DATA IN THIS EXERCISE:
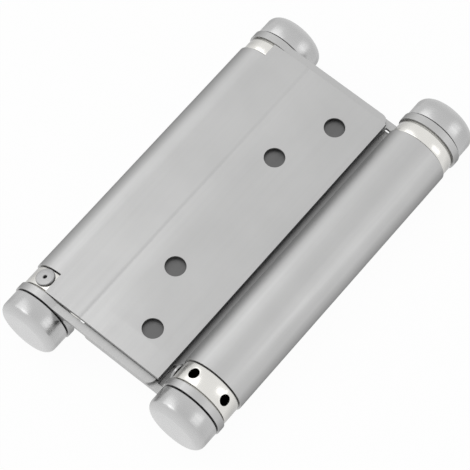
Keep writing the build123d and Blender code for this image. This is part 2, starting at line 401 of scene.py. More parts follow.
def screw_places(sizes):
    """Centres of the four screw holes in the leaf frame, staggered in pairs."""
    places = []
    across = sizes.stagger / 2
    for end in ("near", "far"):
        mount = mounts[f"upper_leaf_{end}_screws"]
        middle = LAY_DOWN.inverted() @ Vector(mount["pos_m"])
        along = sqrt((mount["dims"]["pcd_mm"] / 2 * MM) ** 2 - across ** 2)
        outward = 1 if middle.y > 0 else -1
        places += [(middle.x + across, middle.y + outward * along),
                   (middle.x - across, middle.y - outward * along)]
    return places


def screw_cutter(sizes):
    """All four screw holes, sunk from the web side."""
    mesh = bmesh.new()
    bottom = LEAF_TOP - sizes.sheet
    over = sizes.sheet / 2
    profile = [(0, bottom - over), (HOLE_R + sizes.sink + over, bottom - over),
               (HOLE_R, bottom + sizes.sink), (HOLE_R, LEAF_TOP + over), (0, LEAF_TOP + over)]
    for x, y in screw_places(sizes):
        lathe(mesh, profile, Matrix.Translation((x, y, 0)), steps=96)
    return object_from(mesh, "screw_cutter")


class HINGE_OT_leaves(bpy.types.Operator):
    """Make both leaves, each one sheet rolled into the tube of its barrel"""

    bl_idname = "hinge.leaves"
    bl_label = "Leaves"

    def execute(self, context):
        sizes = context.scene.hinge_sizes
        steel = leaf_steel()
        for side, place in PLACE.items():
            piece = object_from(leaf_mesh(sizes), BODY[side] + "_sheet")
            cut_out(piece, screw_cutter(sizes))
            piece.data.transform(place)
            round_edges(piece, sizes.edge)
            finish_piece(piece, BODY[side], "leaf_steel", steel, BODY[side])
        return {"FINISHED"}


# Centre web

def web_left(sizes):
    """Edge of a plate beside the tube, whose flank is nearest on the mid plane."""
    return AXIS.x + sqrt(BARREL_R ** 2 - AXIS.z ** 2) + sizes.web_gap


def strip_joint(sizes):
    """Where an end strip's straight part meets the stretch that belongs to its ring."""
    centre_drop = AXIS.z + sizes.throat
    return AXIS.x + sqrt((BARREL_R + sizes.throat) ** 2 - centre_drop ** 2) + sizes.throat


def ring_start(sizes):
    """Where a ring begins, beside its collar."""
    return RING_END - sizes.ring_width


def web_plan(sizes):
    """(x, y) outline of the upper plate, from the near end strip to the far one."""
    edge = sizes.web_edge
    nose = sizes.nose
    joint = strip_joint(sizes)
    strip = ring_start(sizes)
    notch = -sizes.notch
    tube_near = LEAF_END - sizes.window_near
    tube_far = LEAF_END - sizes.window_far
    left = web_left(sizes)
    near = arc((edge - nose, nose - RING_END), nose, -pi / 2, 0, radians(9))
    far = arc((edge - nose, RING_END - nose), nose, 0, pi / 2, radians(9))
    return [(joint, -RING_END)] + near + far + [
        (joint, RING_END), (joint, strip), (notch, strip), (notch, tube_far), (left, tube_far),
        (left, -tube_near), (notch, -tube_near), (notch, -strip), (joint, -strip)]


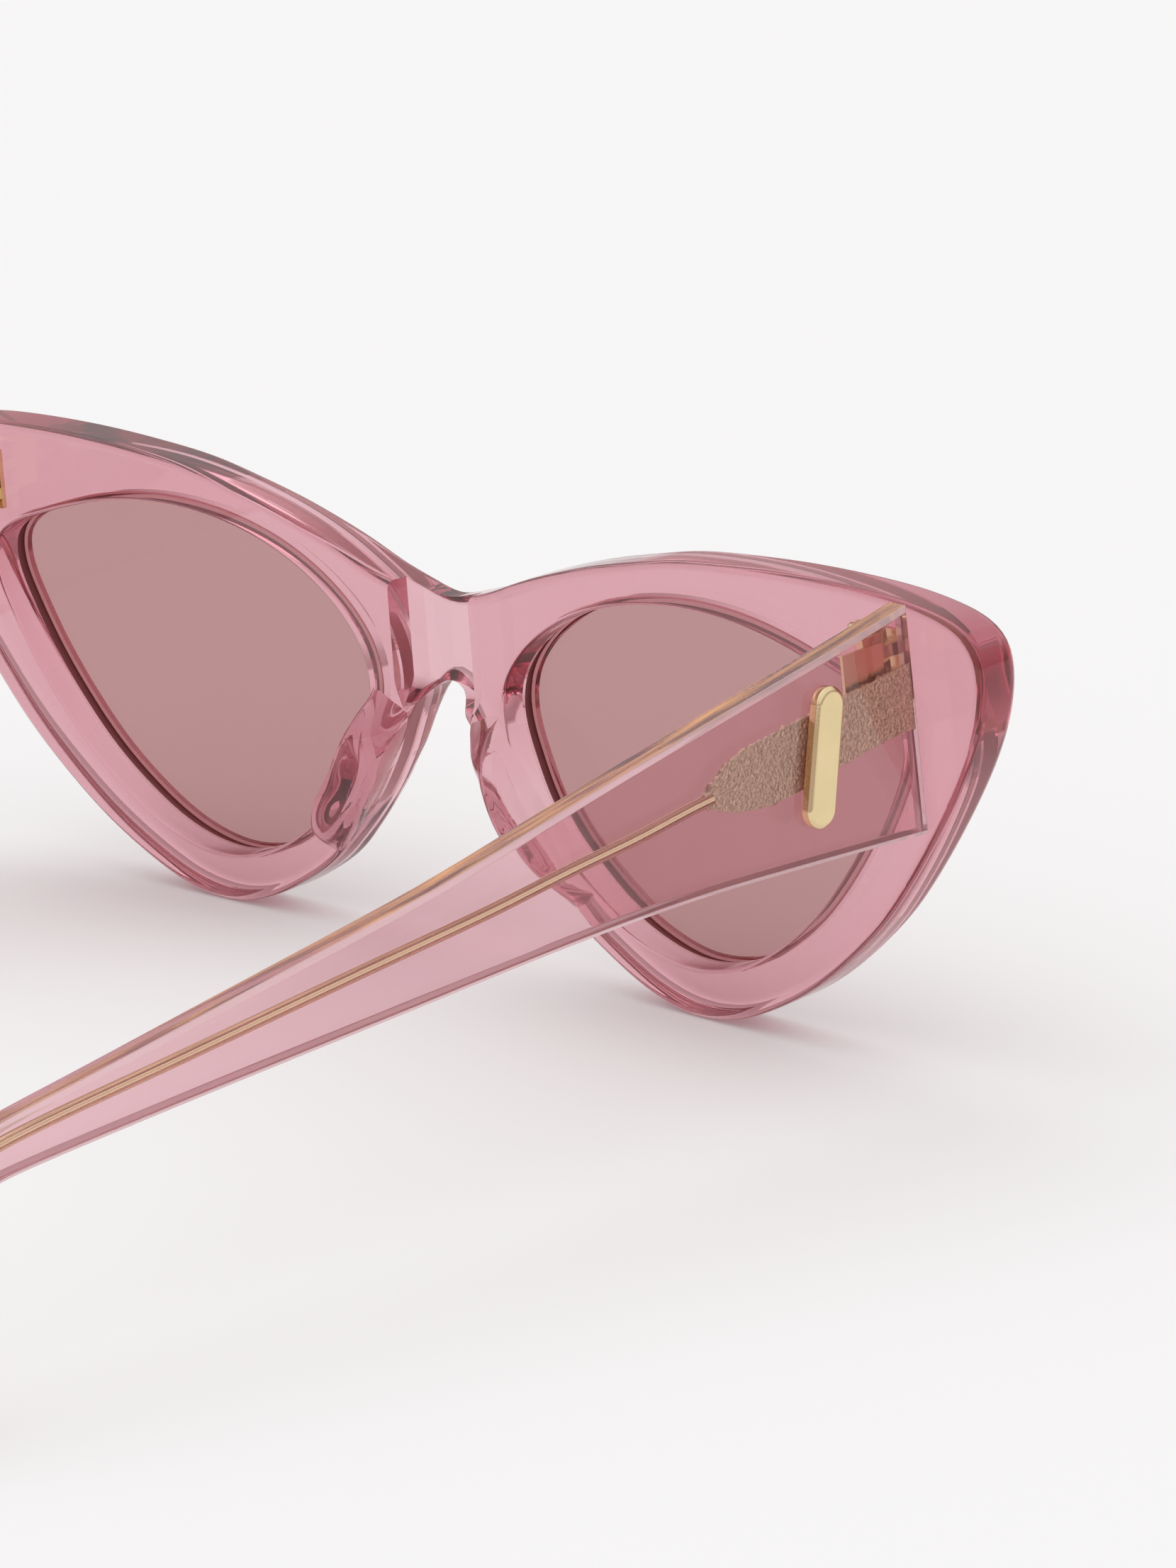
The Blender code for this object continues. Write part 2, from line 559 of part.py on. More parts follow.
# Stand the object on its rims and temple tips, centred on the origin.
root.rotation_euler = (-math.radians(TILT), 0.0, 0.0)
bpy.context.view_layer.update()
graph = bpy.context.evaluated_depsgraph_get()
points = []
for obj in pieces.objects:
    if obj.type == "MESH":
        seen = obj.evaluated_get(graph)
        mesh = seen.to_mesh()
        flat = np.empty(len(mesh.vertices) * 3, np.float32)
        mesh.vertices.foreach_get("co", flat)
        world = np.array(seen.matrix_world)
        points.append(flat.reshape(-1, 3) @ world[:3, :3].T + world[:3, 3])
        seen.to_mesh_clear()
points = np.vstack(points)
low, high = points.min(axis=0), points.max(axis=0)
root.location = (-(low[0] + high[0]) / 2, -(low[1] + high[1]) / 2, -low[2])
bpy.context.view_layer.update()
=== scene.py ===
import json
import math

import bpy
import numpy as np
from mathutils import Matrix, Vector


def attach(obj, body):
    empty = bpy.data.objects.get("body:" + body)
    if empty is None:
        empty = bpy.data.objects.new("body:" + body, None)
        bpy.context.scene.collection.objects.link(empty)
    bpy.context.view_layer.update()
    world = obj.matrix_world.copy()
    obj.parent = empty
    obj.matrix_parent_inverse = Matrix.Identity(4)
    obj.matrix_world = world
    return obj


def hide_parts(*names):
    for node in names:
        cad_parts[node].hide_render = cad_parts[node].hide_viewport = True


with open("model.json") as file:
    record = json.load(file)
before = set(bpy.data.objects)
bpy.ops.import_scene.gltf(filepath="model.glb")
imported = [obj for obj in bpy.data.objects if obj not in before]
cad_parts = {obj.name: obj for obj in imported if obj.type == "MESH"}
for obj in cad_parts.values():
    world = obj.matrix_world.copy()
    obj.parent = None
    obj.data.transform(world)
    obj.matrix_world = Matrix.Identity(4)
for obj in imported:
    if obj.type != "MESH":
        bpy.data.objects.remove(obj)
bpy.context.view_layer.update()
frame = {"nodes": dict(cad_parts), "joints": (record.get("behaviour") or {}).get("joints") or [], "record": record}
bpy.ops.object.select_all(action="DESELECT")


# ---------------------------------------------------------------------------------------------
# The front is one 5.4 mm plate of clear rose acetate. Its outline and lens openings are cut out,
# a groove is run round each opening for the lens, and all outer edges are rounded and polished.
# It is drawn upright in millimetres: u outward, y back toward the wearer and v up.

MM = 0.001
seat = frame["record"]["mounts"][0]
LEAN_BACK = math.atan2(-seat["axis"][2], seat["axis"][1])
turn_back = Matrix.Rotation(-LEAN_BACK, 4, "X")
SEAT = Vector((0.0, -2.3, 10.3))
upright = Matrix.Translation(Vector(seat["pos_m"]) - turn_back @ SEAT * MM) @ turn_back

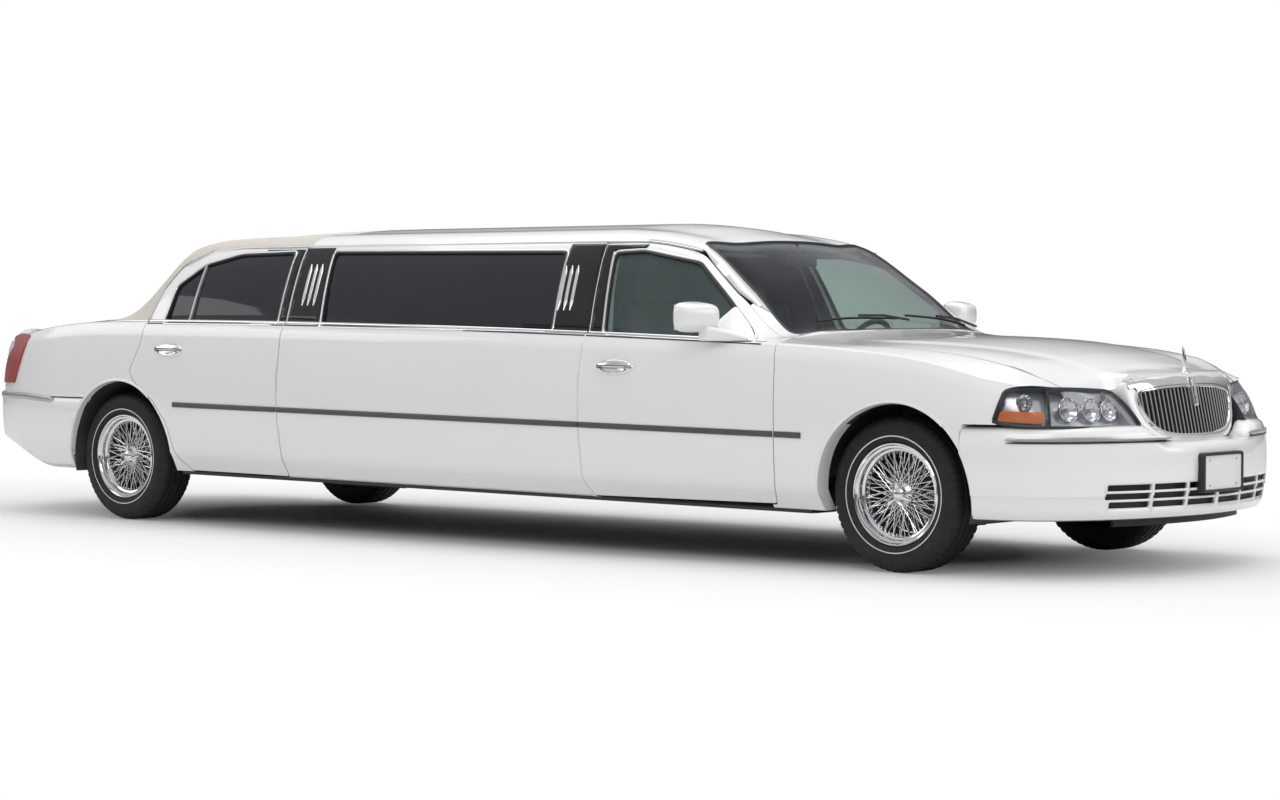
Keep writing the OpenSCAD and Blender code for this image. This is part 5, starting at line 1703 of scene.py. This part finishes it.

DIRECTION:
Word for word, restate all of the data shown above.

THE SOLUTION:
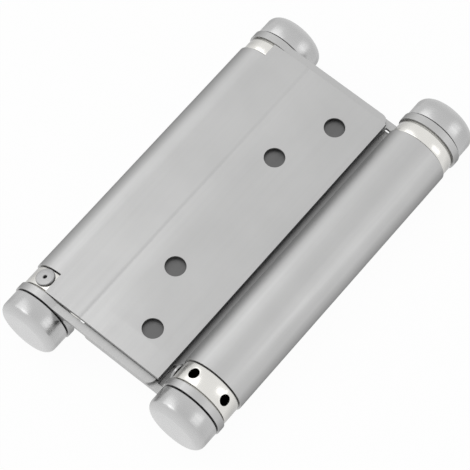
Keep writing the build123d and Blender code for this image. This is part 2, starting at line 401 of scene.py. More parts follow.
def screw_places(sizes):
    """Centres of the four screw holes in the leaf frame, staggered in pairs."""
    places = []
    across = sizes.stagger / 2
    for end in ("near", "far"):
        mount = mounts[f"upper_leaf_{end}_screws"]
        middle = LAY_DOWN.inverted() @ Vector(mount["pos_m"])
        along = sqrt((mount["dims"]["pcd_mm"] / 2 * MM) ** 2 - across ** 2)
        outward = 1 if middle.y > 0 else -1
        places += [(middle.x + across, middle.y + outward * along),
                   (middle.x - across, middle.y - outward * along)]
    return places


def screw_cutter(sizes):
    """All four screw holes, sunk from the web side."""
    mesh = bmesh.new()
    bottom = LEAF_TOP - sizes.sheet
    over = sizes.sheet / 2
    profile = [(0, bottom - over), (HOLE_R + sizes.sink + over, bottom - over),
               (HOLE_R, bottom + sizes.sink), (HOLE_R, LEAF_TOP + over), (0, LEAF_TOP + over)]
    for x, y in screw_places(sizes):
        lathe(mesh, profile, Matrix.Translation((x, y, 0)), steps=96)
    return object_from(mesh, "screw_cutter")


class HINGE_OT_leaves(bpy.types.Operator):
    """Make both leaves, each one sheet rolled into the tube of its barrel"""

    bl_idname = "hinge.leaves"
    bl_label = "Leaves"

    def execute(self, context):
        sizes = context.scene.hinge_sizes
        steel = leaf_steel()
        for side, place in PLACE.items():
            piece = object_from(leaf_mesh(sizes), BODY[side] + "_sheet")
            cut_out(piece, screw_cutter(sizes))
            piece.data.transform(place)
            round_edges(piece, sizes.edge)
            finish_piece(piece, BODY[side], "leaf_steel", steel, BODY[side])
        return {"FINISHED"}


# Centre web

def web_left(sizes):
    """Edge of a plate beside the tube, whose flank is nearest on the mid plane."""
    return AXIS.x + sqrt(BARREL_R ** 2 - AXIS.z ** 2) + sizes.web_gap


def strip_joint(sizes):
    """Where an end strip's straight part meets the stretch that belongs to its ring."""
    centre_drop = AXIS.z + sizes.throat
    return AXIS.x + sqrt((BARREL_R + sizes.throat) ** 2 - centre_drop ** 2) + sizes.throat


def ring_start(sizes):
    """Where a ring begins, beside its collar."""
    return RING_END - sizes.ring_width


def web_plan(sizes):
    """(x, y) outline of the upper plate, from the near end strip to the far one."""
    edge = sizes.web_edge
    nose = sizes.nose
    joint = strip_joint(sizes)
    strip = ring_start(sizes)
    notch = -sizes.notch
    tube_near = LEAF_END - sizes.window_near
    tube_far = LEAF_END - sizes.window_far
    left = web_left(sizes)
    near = arc((edge - nose, nose - RING_END), nose, -pi / 2, 0, radians(9))
    far = arc((edge - nose, RING_END - nose), nose, 0, pi / 2, radians(9))
    return [(joint, -RING_END)] + near + far + [
        (joint, RING_END), (joint, strip), (notch, strip), (notch, tube_far), (left, tube_far),
        (left, -tube_near), (notch, -tube_near), (notch, -strip), (joint, -strip)]


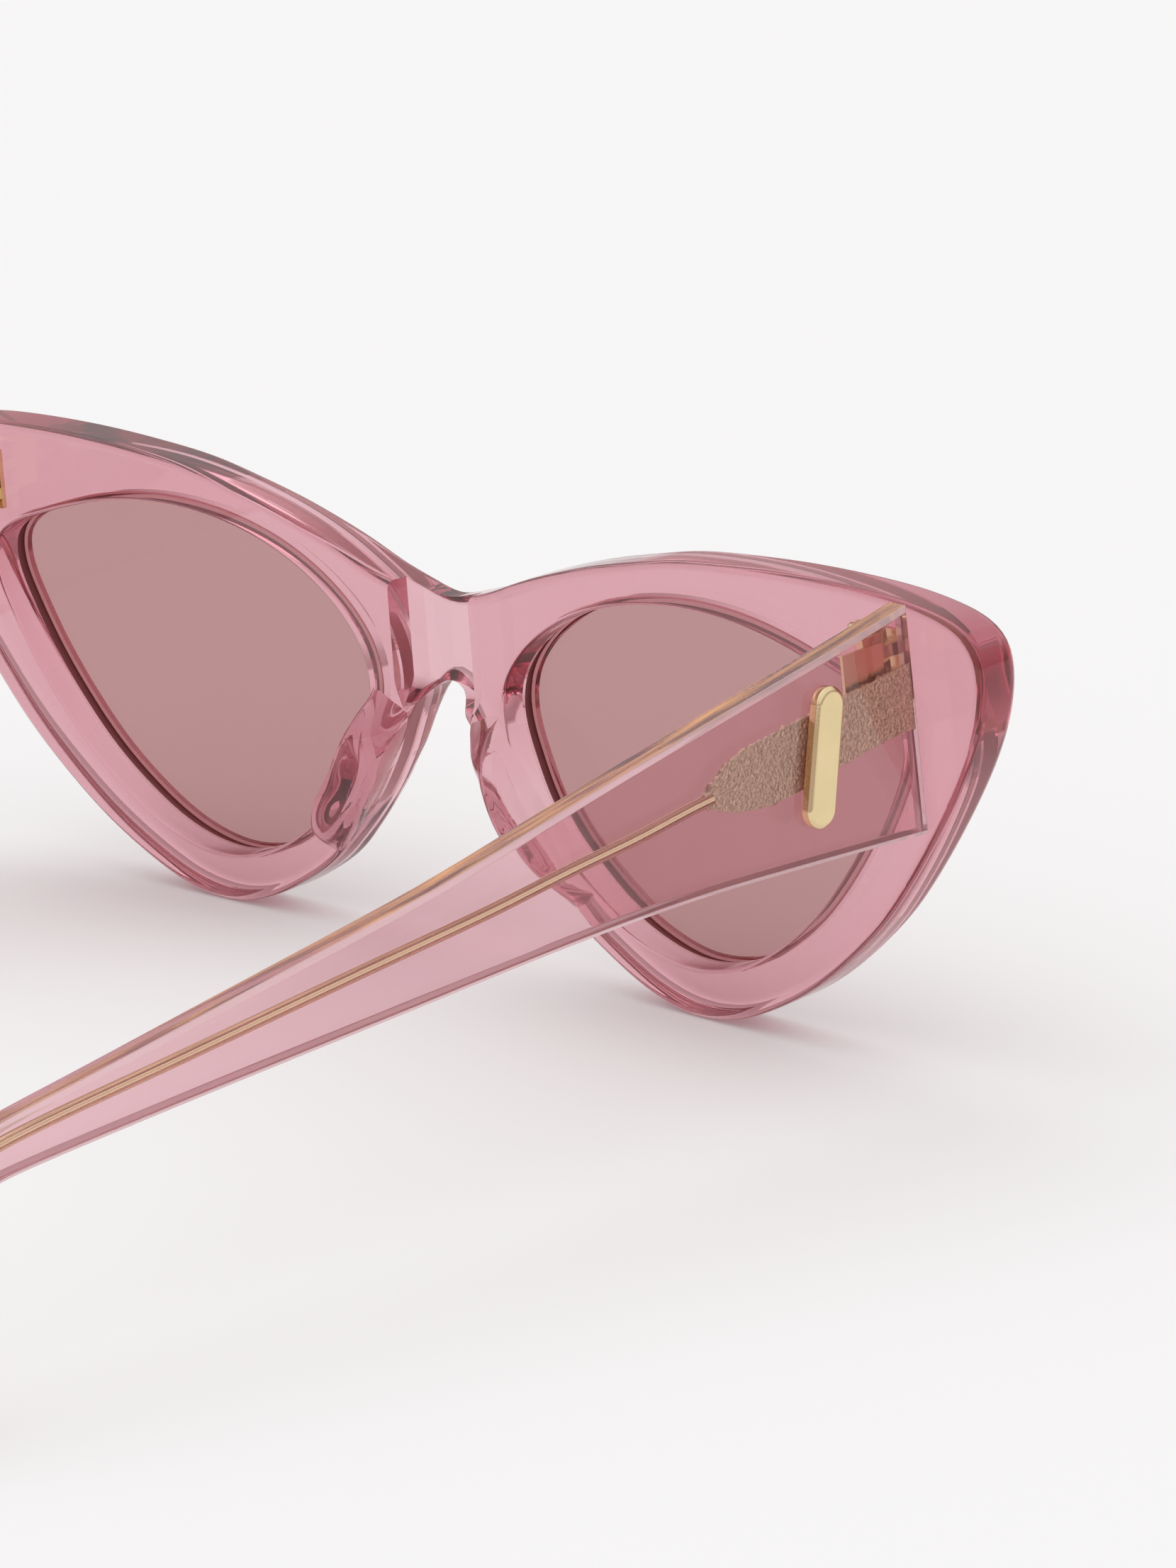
The Blender code for this object continues. Write part 2, from line 559 of part.py on. More parts follow.
# Stand the object on its rims and temple tips, centred on the origin.
root.rotation_euler = (-math.radians(TILT), 0.0, 0.0)
bpy.context.view_layer.update()
graph = bpy.context.evaluated_depsgraph_get()
points = []
for obj in pieces.objects:
    if obj.type == "MESH":
        seen = obj.evaluated_get(graph)
        mesh = seen.to_mesh()
        flat = np.empty(len(mesh.vertices) * 3, np.float32)
        mesh.vertices.foreach_get("co", flat)
        world = np.array(seen.matrix_world)
        points.append(flat.reshape(-1, 3) @ world[:3, :3].T + world[:3, 3])
        seen.to_mesh_clear()
points = np.vstack(points)
low, high = points.min(axis=0), points.max(axis=0)
root.location = (-(low[0] + high[0]) / 2, -(low[1] + high[1]) / 2, -low[2])
bpy.context.view_layer.update()
=== scene.py ===
import json
import math

import bpy
import numpy as np
from mathutils import Matrix, Vector


def attach(obj, body):
    empty = bpy.data.objects.get("body:" + body)
    if empty is None:
        empty = bpy.data.objects.new("body:" + body, None)
        bpy.context.scene.collection.objects.link(empty)
    bpy.context.view_layer.update()
    world = obj.matrix_world.copy()
    obj.parent = empty
    obj.matrix_parent_inverse = Matrix.Identity(4)
    obj.matrix_world = world
    return obj


def hide_parts(*names):
    for node in names:
        cad_parts[node].hide_render = cad_parts[node].hide_viewport = True


with open("model.json") as file:
    record = json.load(file)
before = set(bpy.data.objects)
bpy.ops.import_scene.gltf(filepath="model.glb")
imported = [obj for obj in bpy.data.objects if obj not in before]
cad_parts = {obj.name: obj for obj in imported if obj.type == "MESH"}
for obj in cad_parts.values():
    world = obj.matrix_world.copy()
    obj.parent = None
    obj.data.transform(world)
    obj.matrix_world = Matrix.Identity(4)
for obj in imported:
    if obj.type != "MESH":
        bpy.data.objects.remove(obj)
bpy.context.view_layer.update()
frame = {"nodes": dict(cad_parts), "joints": (record.get("behaviour") or {}).get("joints") or [], "record": record}
bpy.ops.object.select_all(action="DESELECT")


# ---------------------------------------------------------------------------------------------
# The front is one 5.4 mm plate of clear rose acetate. Its outline and lens openings are cut out,
# a groove is run round each opening for the lens, and all outer edges are rounded and polished.
# It is drawn upright in millimetres: u outward, y back toward the wearer and v up.

MM = 0.001
seat = frame["record"]["mounts"][0]
LEAN_BACK = math.atan2(-seat["axis"][2], seat["axis"][1])
turn_back = Matrix.Rotation(-LEAN_BACK, 4, "X")
SEAT = Vector((0.0, -2.3, 10.3))
upright = Matrix.Translation(Vector(seat["pos_m"]) - turn_back @ SEAT * MM) @ turn_back

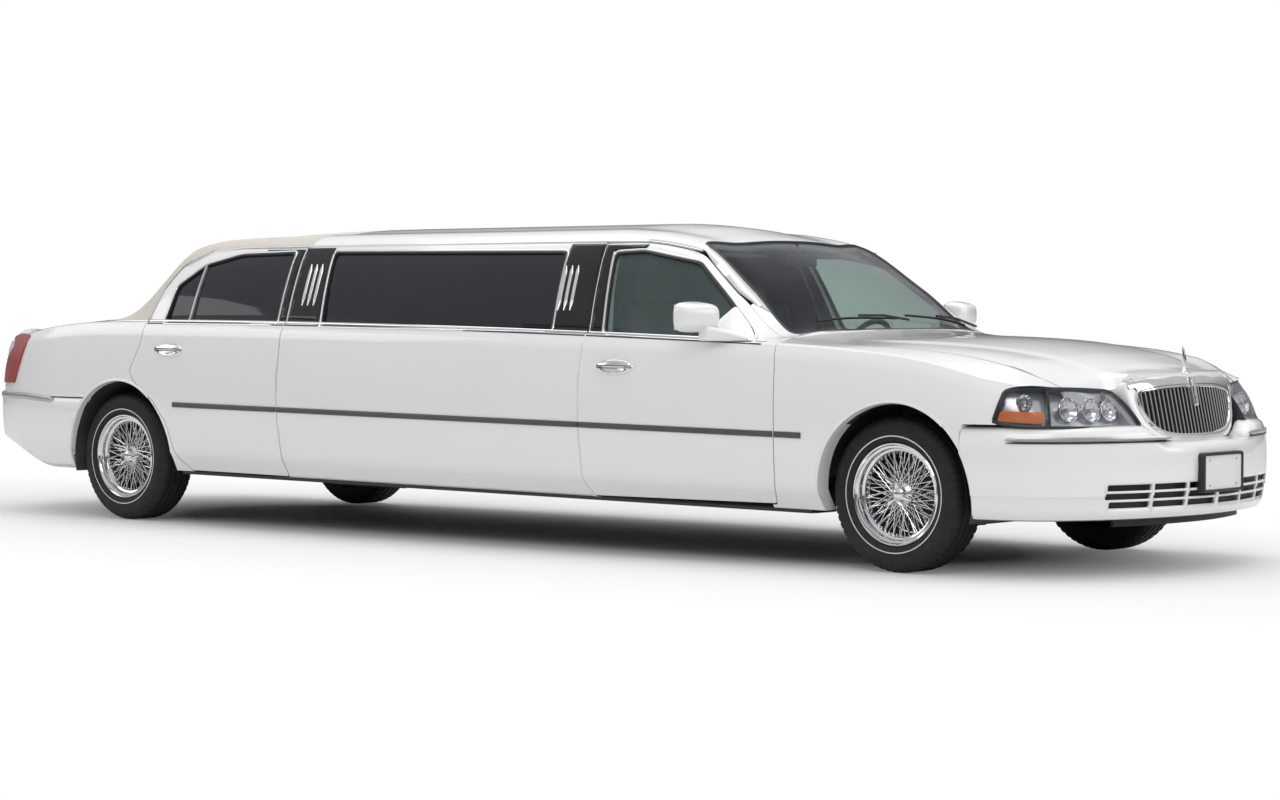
Keep writing the OpenSCAD and Blender code for this image. This is part 5, starting at line 1703 of scene.py. This part finishes it.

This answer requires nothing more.